Sunday, November 24, 2013

New job

My last day at the Federal Way Mirror was Nov. 22. I start at The Olympian on Dec. 3. Until then, I am temporarily free from wage slavery!

I look forward to learning a new beat and making an immediate impact. The staff is talented and could teach me a few things about journalism. It has been nearly eight years since I worked for a daily newspaper. The pace and deadline pressure give me a buzz.

Throughout my career, I have always worked to improve my craft. The key thing to practice is consistent production — as in producing something every day for people to read, outside of my daily demands in journalism. In my 20s, I wrote songs and poetry with my rock band. In my 30s, I write fiction.

As long as I exercise that writer's muscle, and explore my curiosities through writing, I will have a satisfying career.

I should have been dead

I should have been dead already. When I first got the keys to mom's car, I did my best Dale Earnhardt imitation, cutting through the country roads, pushing the speedometer needle to the limit.
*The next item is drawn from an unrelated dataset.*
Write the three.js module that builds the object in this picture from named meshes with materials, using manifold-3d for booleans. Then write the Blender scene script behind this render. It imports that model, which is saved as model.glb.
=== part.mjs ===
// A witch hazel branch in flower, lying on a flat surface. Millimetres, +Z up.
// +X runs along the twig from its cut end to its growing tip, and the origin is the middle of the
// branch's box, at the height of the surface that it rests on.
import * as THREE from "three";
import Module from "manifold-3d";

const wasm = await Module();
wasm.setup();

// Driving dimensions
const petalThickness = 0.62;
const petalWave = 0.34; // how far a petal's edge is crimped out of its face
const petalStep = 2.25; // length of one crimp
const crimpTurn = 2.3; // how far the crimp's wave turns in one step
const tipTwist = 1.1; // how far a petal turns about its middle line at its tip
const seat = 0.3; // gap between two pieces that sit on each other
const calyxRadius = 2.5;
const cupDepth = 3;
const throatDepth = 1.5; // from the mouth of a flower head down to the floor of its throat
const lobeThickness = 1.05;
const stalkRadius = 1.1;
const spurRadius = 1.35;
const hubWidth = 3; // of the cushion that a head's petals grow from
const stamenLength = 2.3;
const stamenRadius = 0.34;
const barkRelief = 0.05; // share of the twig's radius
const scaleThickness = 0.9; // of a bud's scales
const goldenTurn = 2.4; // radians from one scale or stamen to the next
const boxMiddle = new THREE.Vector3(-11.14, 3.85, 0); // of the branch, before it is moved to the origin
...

I was invincible. I turned on the car's bright lights and reached 110 mph. A deer could have pranced into the road and we both would have died. What if a black car had stopped in the road and turned off its lights, and I didn't see the car until crashing into it? Strangely enough, the bright lights gave me a false sense of safety, as if someone else were watching over me like a co-pilot.
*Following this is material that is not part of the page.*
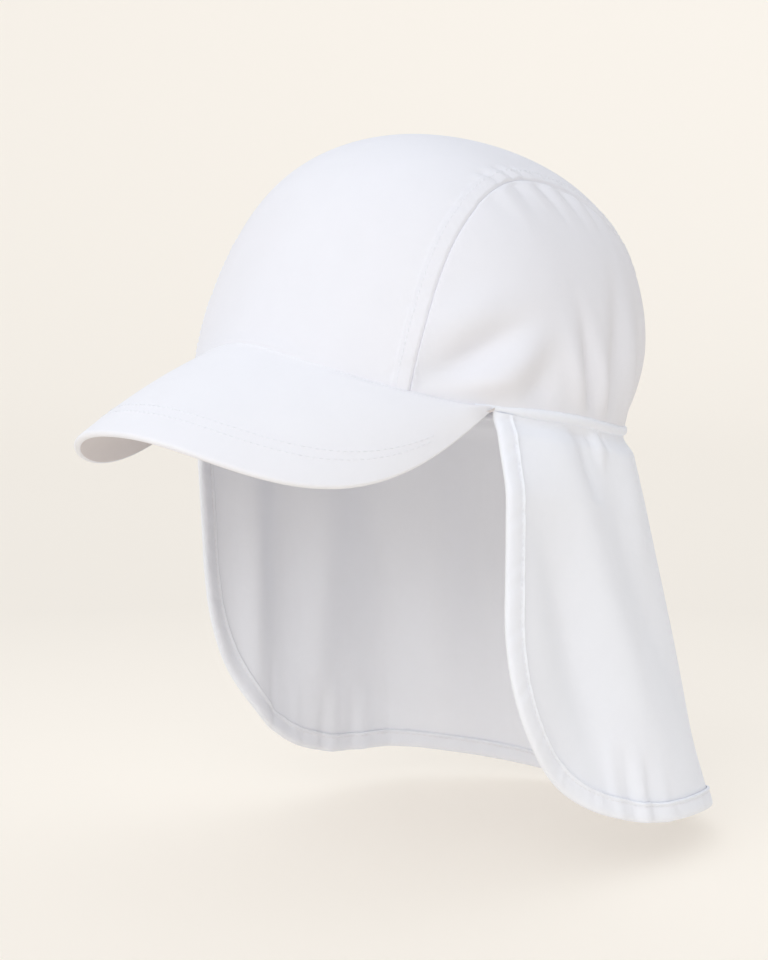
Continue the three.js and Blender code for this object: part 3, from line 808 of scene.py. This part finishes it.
def flap_frame(turn, fall, depth):
    """Point, unit normal, and the two steps of the flap's surface for a unit of turn and of fall."""
    step = 1e-4
    point = flap_point(turn, fall, depth)
    turned = flap_point(turn + step, fall, depth) - flap_point(turn - step, fall, depth)
    fallen = flap_point(turn, fall + step, depth) - flap_point(turn, fall - step, depth)
    per_turn, per_fall = turned / (2 * step), fallen / (2 * step)
    return point, unit(np.cross(per_fall, per_turn)), per_turn, per_fall


def inset_place(turn, fall, distance, depth):
    """Places on the flap a distance in from each outline place, square to the outline.

    The inward vector is solved for its share of the two surface steps, and no place rises over the rim.
    """
    point, normal, per_turn, per_fall = flap_frame(turn, fall, depth)
    along = np.gradient(point, axis=0)
    inward = unit(np.cross(normal, along))
    inward = inward * np.sign(dot(inward, np.array(FLAP_MIDDLE) - point))
    mixed = dot(per_turn, per_fall)
    spread = dot(per_turn, per_turn) * dot(per_fall, per_fall) - mixed**2
    by_turn, by_fall = dot(per_turn, inward), dot(per_fall, inward)
    turn_step = (by_turn * dot(per_fall, per_fall) - by_fall * mixed) / spread
    fall_step = (by_fall * dot(per_turn, per_turn) - by_turn * mixed) / spread
    fallen = np.clip(fall[:, None] + fall_step * distance, *FLAP_INSET_FALLS)
    return turn[:, None] + turn_step * distance, fallen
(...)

Tuesday, November 12, 2013

The novel is here!


I'm pleased to announce that "Walter's Searchlight," my first novel, is now available on Amazon. For the Kindle version, click here.

"Walter's Searchlight" explores education, racism, religion, drugs, sex and stereotypes through the eyes of an unlikely homeless celebrity in a Seattle suburb.

Special thanks go to my lovely wife, Amanda Hobbs, for her support and design skills. Not only did she design the novel's cover, but she also built the novel's website. Check it out at andersonhobbs.com.

I am donating November's proceeds to Reach Out Federal Way, which operates winter homeless shelters for men and women. It costs $220 to house/serve one homeless client for 10 days, or $660 for a month.

Homelessness is the link between the novel and Reach Out. The protagonist, Walter Wadsworth, is cut from the same cloth as the late Walter Backstrom, a genius freeloader who died homeless in Seattle. The real Walter was a fixture anywhere he was accepted.

The story is fiction with real-life inspiration. Some of the scenes in the novel reflect actual anecdotes and experiences. But please don't look for hidden clues. I conjured all the dialogue, and the settings are a cornucopia of personal sensory experiences.

In full disclosure, this art imitates life in spirit rather than facts. The novel tries to harness Walter's complicated likeness without masquerading as his biography. The real Walter was one in a billion. I wanted to show that beyond the con-man was a genuine soul with a moral compass all his own. I put the character into situations that most humans face at some point. The key was to test Walter and see how he survived. Did he really show up stoned to high-profile meetings? Yes. Did he really sleep on an all-night bus? Yes. Did he love his daughter and wear it on his sleeve? Yes. These traits describe a flawed human being with good intentions, sort of like us.